Set out every line bearing the string "scene".

· · · · ·

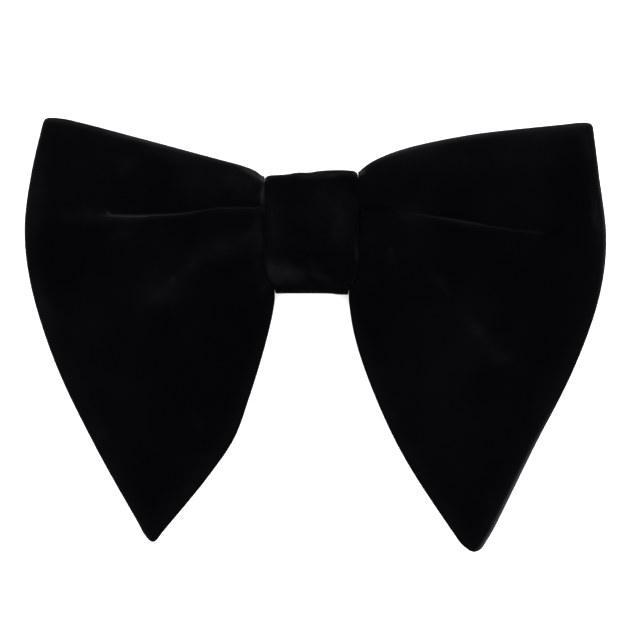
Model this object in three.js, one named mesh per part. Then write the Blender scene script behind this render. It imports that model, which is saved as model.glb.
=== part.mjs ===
// Oversized velvet bow tie, lying on its back. One doubled, pleated cloth makes both wings, a knot band
// pinches it at the waist, and a plain collar clip is held behind the waist, inside the band.
// Millimetres. +X runs across the wings, +Y towards the bow's top edge, +Z out of its front.
import * as THREE from "three";
import { mergeVertices } from "three/addons/utils/BufferGeometryUtils.js";

// Driving sizes of the bow's cloth
const CLOTH = 2.4; // two velvet layers and the interlining, pressed together
const WAIST = {
  x: -1.2, top: 40.9, bottom: 14.1,
  lowZ: 7.0, topEdgeZ: 12.4, innerEdgeZ: 10.2, // heights of the lowest layer and of the two edges
};
const REST_Z = CLOTH / 2; // the cloth's middle where it lies on the surface
const LIFTED_TOP_EDGE = 0.6; // the top edge's clearance at the hem

// Driving sizes of the pleat, whose upper roll laps over the lower wing and opens out towards the hem
const PLEAT = {
  layerPitch: 3.2, // from layer to layer where the pleat stacks three of them
  turn: 178, openTurn: 90, leastTurn: 1, // degrees that each of its two turns makes
  lap: 3.0, openLap: 0.6, // cloth between the two turns
  rollFill: 1.1, rollFullness: 0.85, // extra height of the upper roll, and how soon it rises
};
const TURN_LENGTH = (Math.PI * PLEAT.layerPitch) / 2;

// Shares of a wing, 0 at the waist and 1 at the hem, between which each thing changes
const SPANS = {
  comesDown: [0.3, 0.86], // the lowest layer, from the waist's height to the surface
  topEdgeFalls: [0.2, 0.92],
  innerEdgeFalls: [0.1, 0.7],
  pleatOpens: [0.1, 0.62], // its turns, from a flat fold to a step
  pleatFades: [0.52, 0.98], // the step, to nothing
  rollFills: [0.17, 0.3],
  rollEmpties: [0.15, 0.9],
  hemWaves: [0.35, 1],
};
const FOLDS_FADE_FROM = 0.1;

// Outlines of the two wings, seen from the front. Each row is a point [x, y] of a smooth edge: the top
// edge and the inner edge run from the waist outwards, and the hem runs from the top corner to the tip.
const WINGS = {
  left: {
    topEdge: [
      [WAIST.x, WAIST.top], [-13.9, 41.3], [-14.6, 43.0], [-17.3, 44.8], [-26.4, 47.7], [-46.5, 53.4],
      [-66.5, 58.9], [-72.0, 59.5], [-74.0, 59.2],
    ],
    hem: [
      [-74.0, 59.2], [-75.2, 56.2], [-78.2, 43.9], [-80.0, 29.5], [-78.6, 15.0], [-72.4, -5.6],
      [-60.8, -30.3], [-47.4, -53.8], [-44.7, -56.8],
    ],
    innerEdge: [
      [WAIST.x, WAIST.bottom], [-11.0, 14.1], [-11.35, 12.7], [-11.45, 9.0], [-13.5, -1.4], [-18.3, -17.9],
      [-22.3, -28.6], [-30.0, -39.8], [-42.0, -54.4], [-44.7, -56.8],
    ],
    // How far down the section the pleat's crease is, as rows of [reach, share of the section]
    crease: [
      [0, 0.22], [0.1, 0.21], [0.16, 0.165], [0.22, 0.192], [0.27, 0.206], [0.37, 0.207], [0.48, 0.222],
      [1, 0.218],
    ],
    // Soft folds below the pleat. waist and hem are places from the crease, 0, to the inner edge, 1.
    folds: [
      { waist: 0.42, hem: 0.45, rise: 2.6, spread: 0.3, until: 0.85 },
      { waist: 0.24, hem: 0.34, rise: 3.2, spread: 0.13, until: 0.9 },
      { waist: 0.95, hem: 0.8, rise: 1.2, spread: 0.16, until: 0.8 },
    ],
    // Waves of the hem, at places from the top corner, 0, to the tip, 1
    hemWaves: [
      { at: 0.0, rise: 1.6, spread: 0.2 },
      { at: 0.62, rise: 1.3, spread: 0.12 },
      { at: 1.0, rise: 0.9, spread: 0.1 },
    ],
  },
  right: {
    topEdge: [
      [WAIST.x, WAIST.top], [11.7, 42.3], [12.7, 45.0], [15.6, 47.4], [23.6, 50.5], [42.4, 54.7],
      [68.8, 57.9], [73.4, 58.2], [75.2, 57.9],
    ],
    hem: [
      [75.2, 57.9], [76.3, 55.4], [78.0, 43.9], [80.0, 26.0], [78.2, 10.9], [70.9, -9.7],
      [60.5, -30.3], [48.3, -54.2], [46.2, -57.6], [43.7, -59.5],
    ],
    innerEdge: [
      [WAIST.x, WAIST.bottom], [8.8, 14.1], [9.25, 12.7], [9.35, 9.0], [11.0, -1.4], [16.7, -17.9],
      [24.7, -34.4], [38.6, -55.4], [41.0, -58.3], [43.7, -59.5],
    ],
    crease: [
      [0, 0.22], [0.1, 0.21], [0.16, 0.195], [0.215, 0.228], [0.27, 0.248], [0.36, 0.261], [0.65, 0.267],
      [1, 0.25],
    ],
    folds: [
      { waist: 0.42, hem: 0.5, rise: 2.6, spread: 0.3, until: 0.85 },
      { waist: 0.3, hem: 0.56, rise: 3.2, spread: 0.12, until: 0.95 },
      { waist: 0.95, hem: 0.85, rise: 1.2, spread: 0.16, until: 0.7 },
    ],
    hemWaves: [
      { at: 0.05, rise: 1.2, spread: 0.2 },
      { at: 0.5, rise: 1.5, spread: 0.12 },
      { at: 1.0, rise: 0.6, spread: 0.1 },
    ],
  },
};

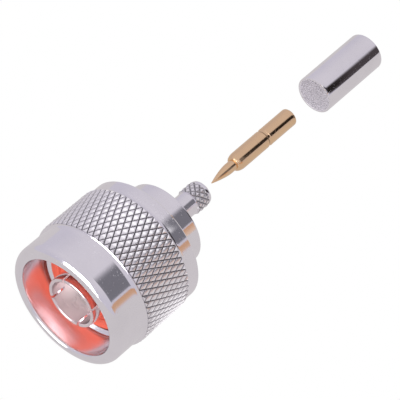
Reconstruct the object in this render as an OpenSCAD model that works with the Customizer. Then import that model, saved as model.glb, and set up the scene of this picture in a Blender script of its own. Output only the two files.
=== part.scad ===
// N type cable plug, crimp pattern for thin coaxial cable, laid out on one
// axis as a kit: the plug with its knurled coupling nut, then the loose centre
// contact pin, then the loose crimp ferrule.
// The plug's axis is Y. The mating face looks to -Y, the cable leaves to +Y,
// and the origin is on the axis, in the plane of the nut's front face.

/* [Coupling nut] */
// Length of the nut along the axis
nut_len = 16.8; // [15.5:0.1:20]
// Diameter of the smooth ring at the front
nut_front_d = 19.6; // [19.5:0.1:20]
// Length of the smooth front ring, up to the flare
nut_front_len = 5; // [4:0.1:5.4]
// Length of the hollow flare between the front ring and the knurl
nut_flare_len = 0.7; // [0.4:0.1:1.1]
// Roundness of the front lip, outside
nut_lip_r = 1.2; // [0.2:0.1:1.2]
// Roundness of the front lip, inside
nut_mouth_r = 0.45; // [0.1:0.05:0.45]
// Diameter of the smooth ring at the back
nut_back_d = 19.8; // [19.2:0.1:20]
// Bevel on the nut's back edge
nut_back_bevel = 0.25; // [0.05:0.05:0.5]
// Diameter over the knurl
knurl_d = 20.5; // [20.4:0.1:22]
// Length of the knurled band
knurl_len = 8.6; // [6:0.1:9]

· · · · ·

Solution below:
Model this object in three.js, one named mesh per part. Then write the Blender scene script behind this render. It imports that model, which is saved as model.glb.
Reconstruct the object in this render as an OpenSCAD model that works with the Customizer. Then import that model, saved as model.glb, and set up the scene of this picture in a Blender script of its own. Output only the two files.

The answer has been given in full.